Even as her abuse was caught on tape, Williamson was not entirely convinced that filing a federal lawsuit would result in justice. “When I filed my federal civil rights claim, I had hoped the legal system would acknowledge the injustice I endured and hold those responsible accountable,” she said. “The legal system has historically protected officers, often at the expense of the rights of community members, historically harmed by police officers. While I pursued the case to expose the wrongdoing and seek accountability, I understood that justice was not always guaranteed, especially when facing deep systems of protection for law-enforcement.”
She went on to say that “qualifying immunity is a deeply flawed legal doctor that shields police officers from accountability even when they violate people’s constitutional rights. They create an environment where officers feel emboldened to act with impunity, knowing that legal repercussions are unlikely.”

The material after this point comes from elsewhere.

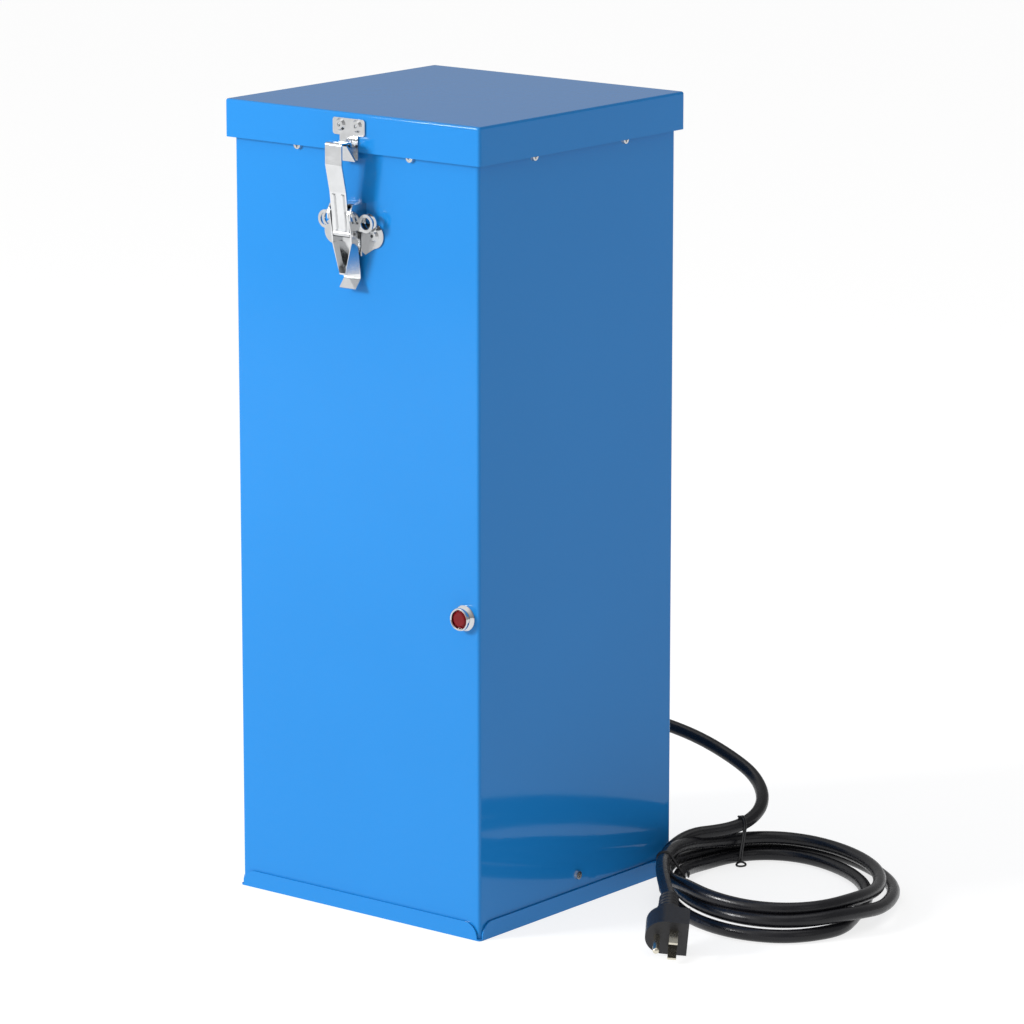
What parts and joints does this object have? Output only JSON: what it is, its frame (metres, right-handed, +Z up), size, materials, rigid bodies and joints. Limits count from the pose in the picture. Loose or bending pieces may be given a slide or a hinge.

As with nearly every case that involves the expansion of police powers, the question of “Qualified Immunity” was decided at the intersection of race and policing. When police powers are expanded this happens almost always from the bench, where judges decide that the U.S. Constitution needs to be limited or restricted in ways that allow police officers greater latitude to “do their jobs”. As has been pointed out many times before, most judges are white men, many of whom at one time in their lives used to be prosecutors. According to the Cato Institute as of April 2021, 318 former prosecutors were sitting as federal judges, more than one-third of the 880 total across the country.

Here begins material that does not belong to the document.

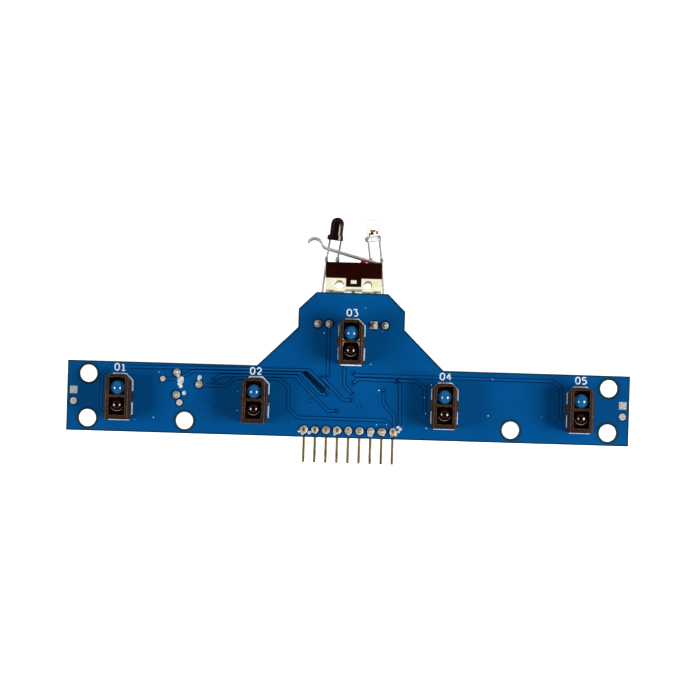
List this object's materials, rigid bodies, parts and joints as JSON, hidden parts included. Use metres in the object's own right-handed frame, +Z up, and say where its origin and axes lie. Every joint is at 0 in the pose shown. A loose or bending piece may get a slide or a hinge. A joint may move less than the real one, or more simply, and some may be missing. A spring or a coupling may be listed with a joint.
{
  "type": "line sensor board",
  "caption": "T-shaped circuit board with reflective line sensors in hoods, a front bump switch with a hooked lever, an infrared proximity pair, a trimmer and bent header pins.",
  "frame": {"origin": "bottom centre of the object's bounding box; the board lies on its component side, as pictured, with its sensors up", "axes": "+X along the long strip to the right, +Y forward to the bump switch, +Z up out of the sensors; in use the board is turned over so that the sensors face the floor"},
  "size_m": [0.128, 0.0564, 0.0148],
  "materials": {
    "board": "glossy blue solder mask over copper on glass fibre",
    "sensor_housing": "moulded brown-black",
    "dark_lens": "cast infrared-pass epoxy",
    "blue_lens": "cast blue epoxy",
    "clear_lens": "cast water-clear epoxy",
    "switch_cream": "moulded",
    "black_plastic": "moulded",
    "red_plastic": "moulded",
    "copper_alloy": "stamped spring strip",
    "pin_metal": "drawn and flash plated",
    "trimmer_blue": "moulded",
    "white_plastic": "moulded",
    "indicator_resin": "clear resin over a die",
    "capacitor_ceramic": "fired",
    "tinned_steel": "tinned or plain strip"
  },
  "bodies": {
    "board": {"bump_indicator": "indicator_resin", "circuit_board": "board", "emitter_lead_left": "tinned_steel", "emitter_lead_right": "tinned_steel", "header_body": "black_plastic", "header_pin_1": "pin_metal", "header_pin_2": "pin_metal", "header_pin_3": "pin_metal", "header_pin_4": "pin_metal", "header_pin_5": "pin_metal", "header_pin_6": "pin_metal", "header_pin_7": "pin_metal", "header_pin_8": "pin_metal", "header_pin_9": "pin_metal", "indicator_1": "indicator_resin", "indicator_2": "indicator_resin", "indicator_3": "indicator_resin", "indicator_4": "indicator_resin", "indicator_5": "indicator_resin", "logic_chip": "black_plastic", "proximity_emitter_lens": "clear_lens", "proximity_indicator": "indicator_resin", "proximity_receiver_lens": "dark_lens", "receiver_lead_left": "tinned_steel", "receiver_lead_right": "tinned_steel", "sensor_1_detector": "dark_lens", "sensor_1_emitter": "blue_lens", "sensor_1_housing": "sensor_housing", "sensor_2_detector": "dark_lens", "sensor_2_emitter": "blue_lens", "sensor_2_housing": "sensor_housing", "sensor_3_detector": "dark_lens", "sensor_3_emitter": "blue_lens", "sensor_3_housing": "sensor_housing", "sensor_4_detector": "dark_lens", "sensor_4_emitter": "blue_lens", "sensor_4_housing": "sensor_housing", "sensor_5_detector": "dark_lens", "sensor_5_emitter": "blue_lens", "sensor_5_housing": "sensor_housing", "sensor_resistor_1": "black_plastic", "sensor_resistor_2": "black_plastic", "sensor_resistor_3": "black_plastic", "sensor_resistor_4": "black_plastic", "sensor_resistor_5": "black_plastic", "supply_capacitor": "capacitor_ceramic", "switch_base": "switch_cream", "switch_cover": "black_plastic", "switch_terminal_closed": "tinned_steel", "switch_terminal_common": "tinned_steel", "switch_terminal_open": "tinned_steel", "trimmer_body": "trimmer_blue", "trimmer_terminal_1": "tinned_steel", "trimmer_terminal_2": "tinned_steel", "trimmer_terminal_3": "tinned_steel"},
    "lever": {"switch_lever": "tinned_steel"},
    "plunger": {"switch_plunger": "red_plastic"},
    "contact_blade": {"switch_contact_blade": "copper_alloy"},
    "rotor": {"trimmer_rotor": "white_plastic"}
  },
  "joints": [
    {"name": "lever_press", "type": "hinge", "parent": "board", "child": "lever", "pos_m": [0.00605, 0.01685, 0.0053], "axis": [0, 0.1045, 0.9945], "range_deg": [0, 11], "stiffness_Nm_per_rad": 0.02, "springref_deg": -8.59},
    {"name": "plunger_slide", "type": "slide", "parent": "board", "child": "plunger", "axis": [0, -0.9945, 0.1045], "range_m": [0, 0.00072]},
    {"name": "contact_rock", "type": "hinge", "parent": "board", "child": "contact_blade", "pos_m": [0.00545, 0.01496, 0.00549], "axis": [0, 0.1045, 0.9945], "range_deg": [0, 13.6]},
    {"name": "trimmer_turn", "type": "hinge", "parent": "board", "child": "rotor", "pos_m": [-0.0366, -0.01097, 0.00622], "axis": [0, 0, -1], "range_deg": [-105, 105]}
  ],
  "couplings": [
    {"joint": "plunger_slide", "follows": "lever_press", "m_per_rad": 0.0037001},
    {"joint": "contact_rock", "follows": "lever_press", "ratio": 1.2277}
  ]
}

In 1967, in the heart of the tumultuous Civil Rights Era, police and other agents of the state were increasingly facing challenges in courts across the country as it related to the treatment of citizens by government officials. The nation was still struggling with the notion of inclusion and full participation on behalf of all its citizens and police had a particularly difficult time restraining themselves from legal over-reach which had historically been commonplace with respect to the “rights” that Blacks and other minorities had. There were a series of cases that wound their way through the courts, nearly all of which were decided in ways that expanded the powers of law enforcement while narrowing the ability of citizens to use the courts to check
police power.
Qualified Immunity arises from one such case (Pierson V. Ray). Time and space don’t allow for an analysis of that case; suffice it to say, in 1967 police arrested, beat and jailed peaceful civil rights activists and were told, by the Supreme Court, that their conduct was immune from suit because they were “acting in good faith.” Thus was born this insidious and dangerous doctrine of Qualified Immunity for police officers.
Local civil rights and criminal defense attorney Dante Pride has had many cases involving police misconduct and is always fearful that even the most obvious case of police abuse will be dismissed because of qualified immunity.

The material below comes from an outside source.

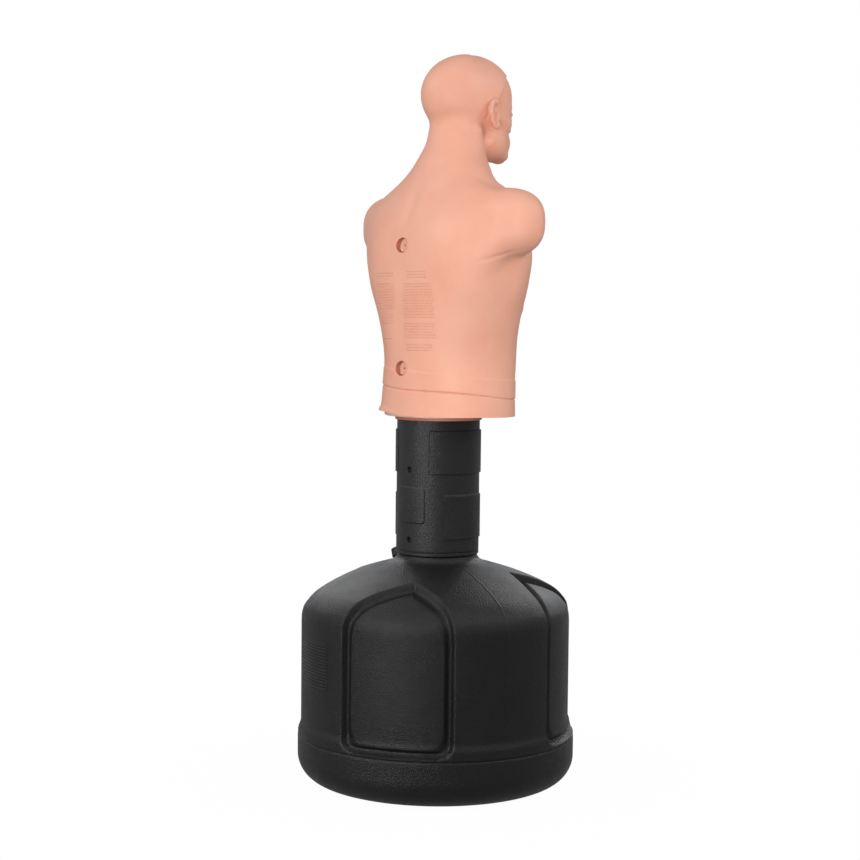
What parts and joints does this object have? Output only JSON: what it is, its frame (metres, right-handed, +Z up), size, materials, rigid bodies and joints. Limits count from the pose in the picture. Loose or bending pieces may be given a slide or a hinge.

“I had a case against a police force that I thought they were going to [file for qualified immunity], but we had them. Officer was in a riot situation, but it was calm, he was shooting a gun that wasn’t from his department, not wearing his regular uniform. Aimed at this woman’s face and not her torso like protocol. And they didn’t file for Qualified Immunity for that one. It was painfully obvious. I thought they were going to say it was a riot situation in gear he had never used before. But that’s a good microcosm of qualified immunity. He shouldn’t have had the rifle, aiming the rifle, shot the rifle, but I was still concerned that qualified immunity was going to rear its ugly head.”
That we have bands of armed government agents who have been given near carte blanche to create new and previously unchallenged ways to harm citizens and community members is painfully clear. This phenomenon is particularly concerning to community members who have historically been the victims of police violence and overreach. In many cases the courts deny victims of police violence the ability to recover monetary damages from officers who bring immeasurable harm to communities of color; furthermore, district attorneys have, in most cases, declined to file criminal charges against police. Unless and until qualified immunity is removed from the toolbox of law enforcement we will be witness to this continuous cycle of cops harming community members with little or no recourse left to them besides complaining in quiet circles to people who need no convincing that police are out of control and unaccountable.
There is a nationwide movement to curtail this court-created doctrine. Organizations like Legal Defense Fund operate a “Qualified Immunity Working Group” to fight in federal courts, the ACLU advocates against the doctrine in state and federal courts, the Innocence Project promotes ending the doctrine because of the impact it has on wrongful convictions, and Institute for Justice challenges the doctrine with their “Project on Immunity and Accountability.” All are at the forefront of the fight to end this legal loophole for police.
Citizens who are concerned about unaccountable police and the overbroad policing that happens as a result can demand from their elected officials that they pass legislation to eliminate Qualified Immunity and thereby eliminate the ability of police officers to violate citizens rights without accountability. Ridding our communities of the scourge of Qualified Immunity is a difficult and uphill battle; as a practical matter if the Supreme Court doesn’t reverse itself, the legislatures, state and federal, will have to act to end this practice. ALWAYS FILM THE POLICE!